Scripts that build objects »
━━━━━━━━━━━━━━━━━━━━━━━━━━━━━━

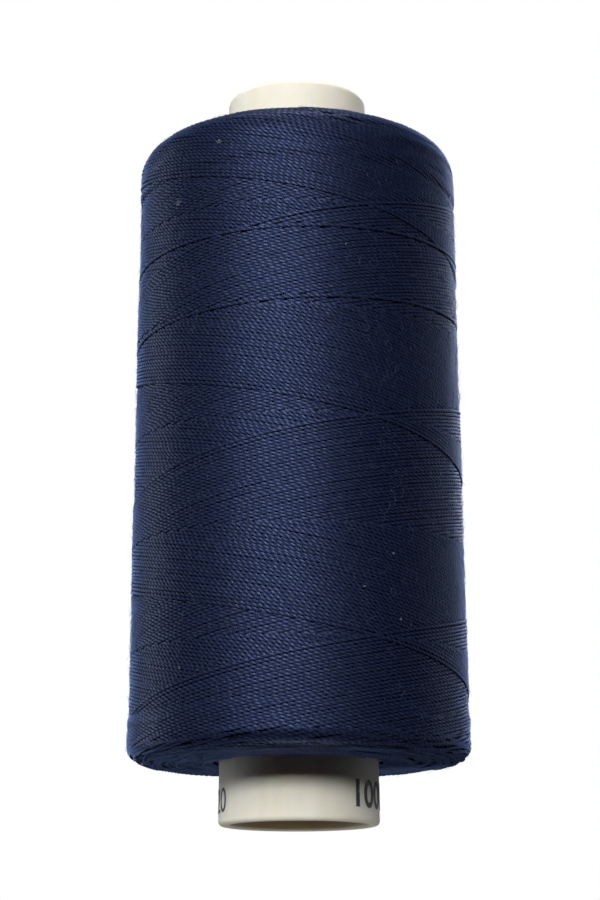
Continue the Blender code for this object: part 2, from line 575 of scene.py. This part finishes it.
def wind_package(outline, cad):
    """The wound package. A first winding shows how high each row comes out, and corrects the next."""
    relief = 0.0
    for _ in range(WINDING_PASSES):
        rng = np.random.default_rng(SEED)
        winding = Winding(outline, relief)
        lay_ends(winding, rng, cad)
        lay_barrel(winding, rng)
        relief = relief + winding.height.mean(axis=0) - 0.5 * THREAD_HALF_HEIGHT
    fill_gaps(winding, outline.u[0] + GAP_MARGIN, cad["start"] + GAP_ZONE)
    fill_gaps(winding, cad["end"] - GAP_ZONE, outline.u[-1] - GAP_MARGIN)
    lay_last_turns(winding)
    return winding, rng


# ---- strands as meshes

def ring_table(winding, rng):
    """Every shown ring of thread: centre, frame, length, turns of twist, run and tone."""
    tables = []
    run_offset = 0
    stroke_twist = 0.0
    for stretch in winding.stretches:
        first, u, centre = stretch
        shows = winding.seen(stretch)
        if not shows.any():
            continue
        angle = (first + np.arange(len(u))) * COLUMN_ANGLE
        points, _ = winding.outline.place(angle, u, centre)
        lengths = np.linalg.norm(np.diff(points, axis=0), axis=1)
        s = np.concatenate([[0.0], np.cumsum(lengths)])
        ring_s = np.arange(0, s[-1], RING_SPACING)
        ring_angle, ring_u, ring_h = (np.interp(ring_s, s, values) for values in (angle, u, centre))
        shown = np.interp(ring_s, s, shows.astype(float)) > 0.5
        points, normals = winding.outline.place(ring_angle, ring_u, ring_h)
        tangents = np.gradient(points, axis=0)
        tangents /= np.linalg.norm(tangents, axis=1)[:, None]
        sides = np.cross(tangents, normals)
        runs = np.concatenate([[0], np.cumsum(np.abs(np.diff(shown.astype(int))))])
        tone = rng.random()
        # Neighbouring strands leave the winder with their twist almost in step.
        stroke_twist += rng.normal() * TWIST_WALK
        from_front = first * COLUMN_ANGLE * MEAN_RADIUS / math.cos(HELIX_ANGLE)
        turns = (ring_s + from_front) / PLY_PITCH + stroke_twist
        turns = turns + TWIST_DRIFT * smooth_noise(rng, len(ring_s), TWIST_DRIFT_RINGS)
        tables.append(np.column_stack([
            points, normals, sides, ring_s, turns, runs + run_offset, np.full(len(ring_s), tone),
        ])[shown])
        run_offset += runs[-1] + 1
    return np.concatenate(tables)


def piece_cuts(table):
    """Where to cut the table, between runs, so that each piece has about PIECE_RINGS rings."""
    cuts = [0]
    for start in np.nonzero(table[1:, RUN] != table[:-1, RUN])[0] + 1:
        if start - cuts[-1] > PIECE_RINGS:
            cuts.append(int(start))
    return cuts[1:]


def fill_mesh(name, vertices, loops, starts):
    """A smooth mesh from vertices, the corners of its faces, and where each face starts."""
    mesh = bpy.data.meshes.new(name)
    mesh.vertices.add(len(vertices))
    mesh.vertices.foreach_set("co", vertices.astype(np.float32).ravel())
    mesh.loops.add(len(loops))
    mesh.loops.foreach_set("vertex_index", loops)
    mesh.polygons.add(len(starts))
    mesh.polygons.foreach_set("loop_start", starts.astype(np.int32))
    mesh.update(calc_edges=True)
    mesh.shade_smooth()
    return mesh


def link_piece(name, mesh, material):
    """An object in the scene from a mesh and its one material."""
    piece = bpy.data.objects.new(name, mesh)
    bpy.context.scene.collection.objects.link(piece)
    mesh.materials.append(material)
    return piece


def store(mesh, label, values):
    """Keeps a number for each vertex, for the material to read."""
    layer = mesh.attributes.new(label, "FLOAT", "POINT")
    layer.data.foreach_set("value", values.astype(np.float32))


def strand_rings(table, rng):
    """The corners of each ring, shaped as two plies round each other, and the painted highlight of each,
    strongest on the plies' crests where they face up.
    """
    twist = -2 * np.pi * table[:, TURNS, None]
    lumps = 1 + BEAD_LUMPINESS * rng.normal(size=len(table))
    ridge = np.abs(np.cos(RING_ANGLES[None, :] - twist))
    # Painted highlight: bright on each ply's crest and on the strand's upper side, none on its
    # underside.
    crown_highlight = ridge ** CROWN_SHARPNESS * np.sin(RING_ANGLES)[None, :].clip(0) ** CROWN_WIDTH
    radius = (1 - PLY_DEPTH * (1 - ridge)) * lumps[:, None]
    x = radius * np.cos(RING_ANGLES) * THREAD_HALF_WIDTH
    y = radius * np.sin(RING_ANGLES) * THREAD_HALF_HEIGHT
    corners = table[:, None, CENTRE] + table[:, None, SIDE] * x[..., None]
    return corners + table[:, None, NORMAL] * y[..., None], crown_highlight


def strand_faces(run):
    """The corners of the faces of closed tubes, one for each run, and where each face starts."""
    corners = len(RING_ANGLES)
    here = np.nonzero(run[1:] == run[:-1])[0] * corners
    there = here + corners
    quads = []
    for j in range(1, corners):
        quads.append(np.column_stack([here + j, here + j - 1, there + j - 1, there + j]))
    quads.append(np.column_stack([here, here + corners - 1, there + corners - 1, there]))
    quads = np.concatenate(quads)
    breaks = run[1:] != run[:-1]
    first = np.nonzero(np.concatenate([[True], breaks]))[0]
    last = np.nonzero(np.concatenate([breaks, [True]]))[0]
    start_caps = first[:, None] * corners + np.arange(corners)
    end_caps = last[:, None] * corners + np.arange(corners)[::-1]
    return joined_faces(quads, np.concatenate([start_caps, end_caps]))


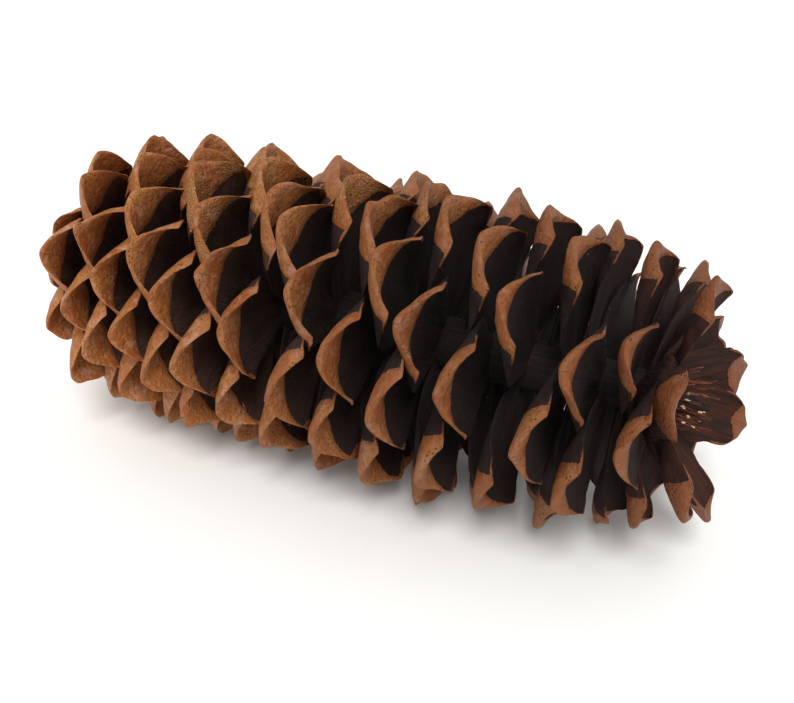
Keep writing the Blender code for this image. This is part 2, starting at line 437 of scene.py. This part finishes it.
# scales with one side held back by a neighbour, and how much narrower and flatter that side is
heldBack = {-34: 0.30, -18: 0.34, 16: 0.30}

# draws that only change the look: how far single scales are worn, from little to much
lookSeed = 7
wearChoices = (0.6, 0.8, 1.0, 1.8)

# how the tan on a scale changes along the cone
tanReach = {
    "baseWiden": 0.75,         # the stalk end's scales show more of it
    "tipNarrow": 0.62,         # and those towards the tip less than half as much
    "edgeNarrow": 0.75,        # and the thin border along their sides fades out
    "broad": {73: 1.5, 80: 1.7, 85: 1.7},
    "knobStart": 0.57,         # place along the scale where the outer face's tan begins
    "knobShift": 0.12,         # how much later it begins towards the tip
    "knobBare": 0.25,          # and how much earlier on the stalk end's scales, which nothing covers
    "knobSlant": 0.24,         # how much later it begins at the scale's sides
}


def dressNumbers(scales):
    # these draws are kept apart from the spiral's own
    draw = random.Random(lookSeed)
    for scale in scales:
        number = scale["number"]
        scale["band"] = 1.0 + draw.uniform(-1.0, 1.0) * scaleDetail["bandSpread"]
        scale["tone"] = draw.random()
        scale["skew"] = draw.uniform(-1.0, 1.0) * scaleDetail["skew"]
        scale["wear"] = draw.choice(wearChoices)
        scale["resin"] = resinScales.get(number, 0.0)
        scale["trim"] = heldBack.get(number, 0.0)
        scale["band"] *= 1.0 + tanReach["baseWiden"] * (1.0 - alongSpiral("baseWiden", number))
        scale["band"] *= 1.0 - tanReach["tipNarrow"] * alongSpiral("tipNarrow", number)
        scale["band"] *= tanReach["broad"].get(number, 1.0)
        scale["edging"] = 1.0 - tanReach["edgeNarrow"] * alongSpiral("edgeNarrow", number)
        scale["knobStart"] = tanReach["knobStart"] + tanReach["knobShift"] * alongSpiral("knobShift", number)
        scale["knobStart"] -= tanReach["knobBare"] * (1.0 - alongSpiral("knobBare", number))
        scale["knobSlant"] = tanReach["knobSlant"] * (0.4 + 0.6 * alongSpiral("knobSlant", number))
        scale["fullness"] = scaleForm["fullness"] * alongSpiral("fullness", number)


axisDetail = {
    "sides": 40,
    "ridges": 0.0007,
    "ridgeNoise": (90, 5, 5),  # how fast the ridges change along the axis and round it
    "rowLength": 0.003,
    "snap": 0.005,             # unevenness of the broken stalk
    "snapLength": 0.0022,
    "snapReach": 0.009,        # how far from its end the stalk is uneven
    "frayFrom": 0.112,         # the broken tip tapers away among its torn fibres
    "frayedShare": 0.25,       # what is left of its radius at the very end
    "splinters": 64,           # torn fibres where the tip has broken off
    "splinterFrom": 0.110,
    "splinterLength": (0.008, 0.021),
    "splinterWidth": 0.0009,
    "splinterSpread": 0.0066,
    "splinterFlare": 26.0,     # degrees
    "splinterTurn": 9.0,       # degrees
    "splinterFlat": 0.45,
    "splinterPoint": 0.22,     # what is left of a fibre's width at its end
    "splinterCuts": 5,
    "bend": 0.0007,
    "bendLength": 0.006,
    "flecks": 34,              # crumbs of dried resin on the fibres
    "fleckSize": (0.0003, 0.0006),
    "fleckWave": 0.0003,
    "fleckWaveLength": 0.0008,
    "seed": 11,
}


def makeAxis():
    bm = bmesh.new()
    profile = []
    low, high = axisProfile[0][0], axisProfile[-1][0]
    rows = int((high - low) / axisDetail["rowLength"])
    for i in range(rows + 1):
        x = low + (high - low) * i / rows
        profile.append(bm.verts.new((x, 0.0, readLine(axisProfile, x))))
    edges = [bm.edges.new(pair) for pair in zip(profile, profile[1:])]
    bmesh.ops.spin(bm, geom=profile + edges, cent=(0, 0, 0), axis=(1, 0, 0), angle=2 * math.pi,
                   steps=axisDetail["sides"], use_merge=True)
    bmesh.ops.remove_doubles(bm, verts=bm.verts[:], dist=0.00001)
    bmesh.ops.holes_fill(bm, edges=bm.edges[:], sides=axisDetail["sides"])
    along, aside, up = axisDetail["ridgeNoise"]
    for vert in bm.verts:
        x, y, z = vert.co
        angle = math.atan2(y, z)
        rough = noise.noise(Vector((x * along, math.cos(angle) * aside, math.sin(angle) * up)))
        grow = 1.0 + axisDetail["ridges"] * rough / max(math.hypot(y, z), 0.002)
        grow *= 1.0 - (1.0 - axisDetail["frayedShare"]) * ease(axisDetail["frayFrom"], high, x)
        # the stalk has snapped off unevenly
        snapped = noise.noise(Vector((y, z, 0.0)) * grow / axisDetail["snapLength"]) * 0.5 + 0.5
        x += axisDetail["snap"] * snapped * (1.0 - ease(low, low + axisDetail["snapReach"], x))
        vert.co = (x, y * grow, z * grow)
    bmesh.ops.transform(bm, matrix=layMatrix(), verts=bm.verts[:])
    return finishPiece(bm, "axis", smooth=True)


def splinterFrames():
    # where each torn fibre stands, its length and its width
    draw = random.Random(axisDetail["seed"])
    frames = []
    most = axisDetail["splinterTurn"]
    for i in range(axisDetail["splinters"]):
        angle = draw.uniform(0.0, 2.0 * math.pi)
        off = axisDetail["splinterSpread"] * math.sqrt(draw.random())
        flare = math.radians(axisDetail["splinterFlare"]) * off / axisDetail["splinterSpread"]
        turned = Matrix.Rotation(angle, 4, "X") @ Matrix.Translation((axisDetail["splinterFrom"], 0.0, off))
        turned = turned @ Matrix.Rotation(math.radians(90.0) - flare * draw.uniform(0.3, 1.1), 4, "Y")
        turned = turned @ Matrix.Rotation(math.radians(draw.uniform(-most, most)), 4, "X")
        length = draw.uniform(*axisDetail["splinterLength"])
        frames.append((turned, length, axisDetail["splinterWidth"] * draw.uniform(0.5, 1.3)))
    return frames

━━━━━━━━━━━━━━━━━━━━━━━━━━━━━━

Instructions to follow » Transcribe the lines above from the one with "Keep writing the" through the one with "wearChoices = (0.6, 0.8, 1.0, 1.8)". Include both ends and leave out every other line.

Solution below »
Keep writing the Blender code for this image. This is part 2, starting at line 437 of scene.py. This part finishes it.
# scales with one side held back by a neighbour, and how much narrower and flatter that side is
heldBack = {-34: 0.30, -18: 0.34, 16: 0.30}

# draws that only change the look: how far single scales are worn, from little to much
lookSeed = 7
wearChoices = (0.6, 0.8, 1.0, 1.8)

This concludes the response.